Wednesday, October 16, 2013

The U.S. civil war as epoch-defining horror

Faust marshals very compelling evidence in support of her thesis that the work of addressing death on an unspeakable scale profoundly shaped society and government in late-nineteenth-century America. I am thoroughly persuaded by her account of the impact this death had on the mid-nineteenth-century expansion of government. Nevertheless, as Faust's account winds down, Faust must surely have realized that history had put her in a strange place. The Civil War defined a generation, shaped its society and its government. But no sooner did that generation commence dying (of old age, this time) than did America recover its appetite for war. The Spanish-American War erupted in 1898, a war for the sake of having one if ever there were.

In his introduction, Stout discounts any desire to take up the role of Lord Acton, judging the wicked of history for what they were then and remain now; on the contrary, moral history is to be written for the historian's contemporaries, not with some claim to objectivity. For today, then, Stout writes, "At its most elemental, war is evil. War is killing. War is destroying." (Stout, xii) What Stout goes on to describe are numerous wartime decisions and policies that repel me and, I suspect, many other twenty-first century readers. And Stout acknowledges instances (e.g., Grant at Cold Harbor, 348) in which moral judgment flagged by contemporary standards. Stout seems to me to keep his acknowledged, present audience very much in mind throughout those selections we read.

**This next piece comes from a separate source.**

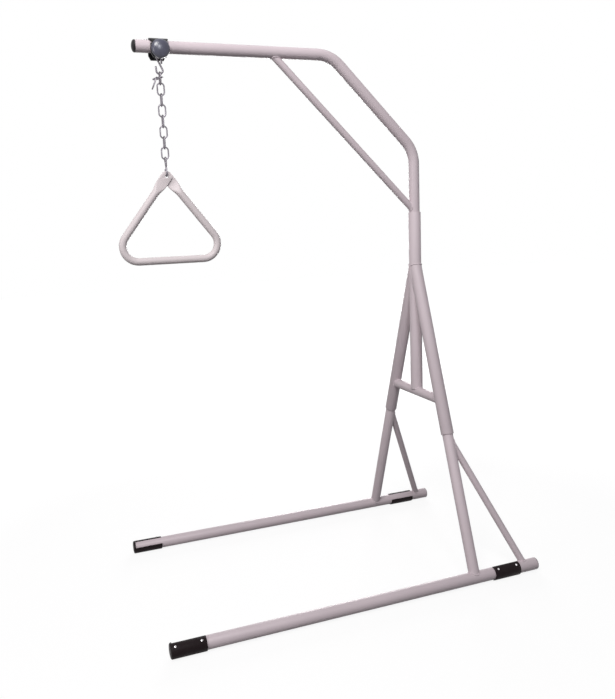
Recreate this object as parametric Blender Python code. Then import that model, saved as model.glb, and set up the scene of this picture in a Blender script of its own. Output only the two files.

Insofar as I have a question about the readings, it goes to the respective postures of Faust and Stout. Implicitly, of course, both must know that they are writing for a contemporary audience. Does Faust's extensive account of the sheer volume of suffering predispose her contemporary reader to grant that suffering cultural-historical reach beyond what, in fact, it seems to have had in the nineteenth century? Does Stout's explicit acknowledgment of his contemporary interests insulate him from analytical over-reach?